The challenge was greater for new apartment buildings in existing urban areas of the Illawarra. Governments would need to not only suspende the housing and productivity contribution, as well as the Sydney Water charges and speed up assessment time frames to less than nine months for an 80 unit apartment block to get the go ahead.
Jennifer Macquarie, director of the Fountaindale Group which has delivered projects in the Illawarra and Shoalhaven, said all players needed to act to bring the cost of delivering new homes down, and speeding up approval timeframes would have a measurable impact.
"There's a lot of industry participants who feel that the DA processing times are taking years and they could be compressed."
Ms Macquarie said if councils were not able to speed up the process, the state government could step in.
"It may be that councils don't have the internal resources to do what they need to do and in that case it's the state government coming in to support them and give them more funding for staff."
Mr Scully said the government was pursuing a range of reforms to speed up the supply of housing.

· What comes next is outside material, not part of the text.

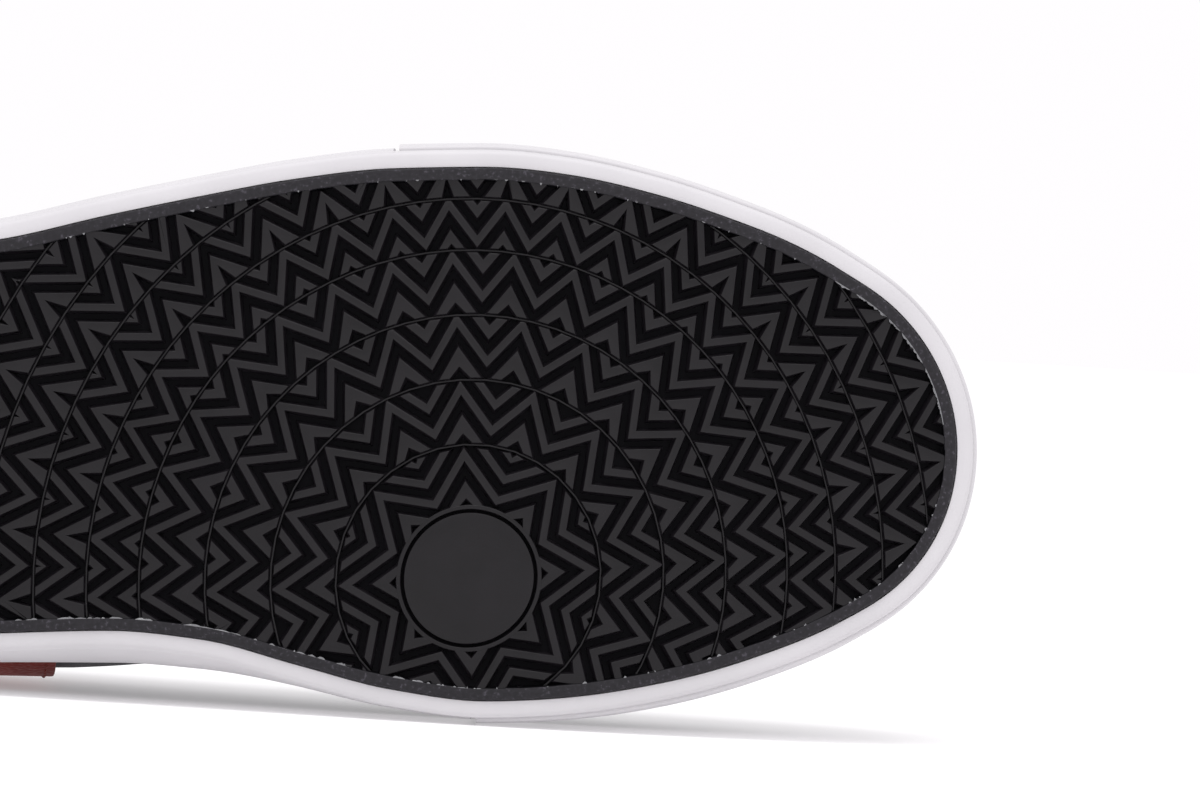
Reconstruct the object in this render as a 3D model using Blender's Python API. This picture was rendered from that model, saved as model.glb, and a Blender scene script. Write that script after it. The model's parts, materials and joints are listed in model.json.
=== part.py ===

"Our broader planning reforms have been progressive and extensive -we're making more types of housing permissible; we're supporting first home buyers through additional stamp duty relief; we're investing in workforce training in planning and construction; and in the last budget reserved almost $1billion to deliver infrastructure to support housing supply," he said.
"After a decade of disconnect between housing and infrastructure under the previous government, we're now playing an expensive game of infrastructure catch-up."
If government fees and charges do not rise as forecast, the report forecasts an additional 22,00 homes could be built in the Illawarra-Shoalhaven by 2029.
"The cost of inaction is stark - suspending taxes and charges and compressing approval timeframes could enable the delivery of up to 209,000 new homes over the next five years - that's 100,000 more homes delivered than if no action is taken," Ms Stevenson said.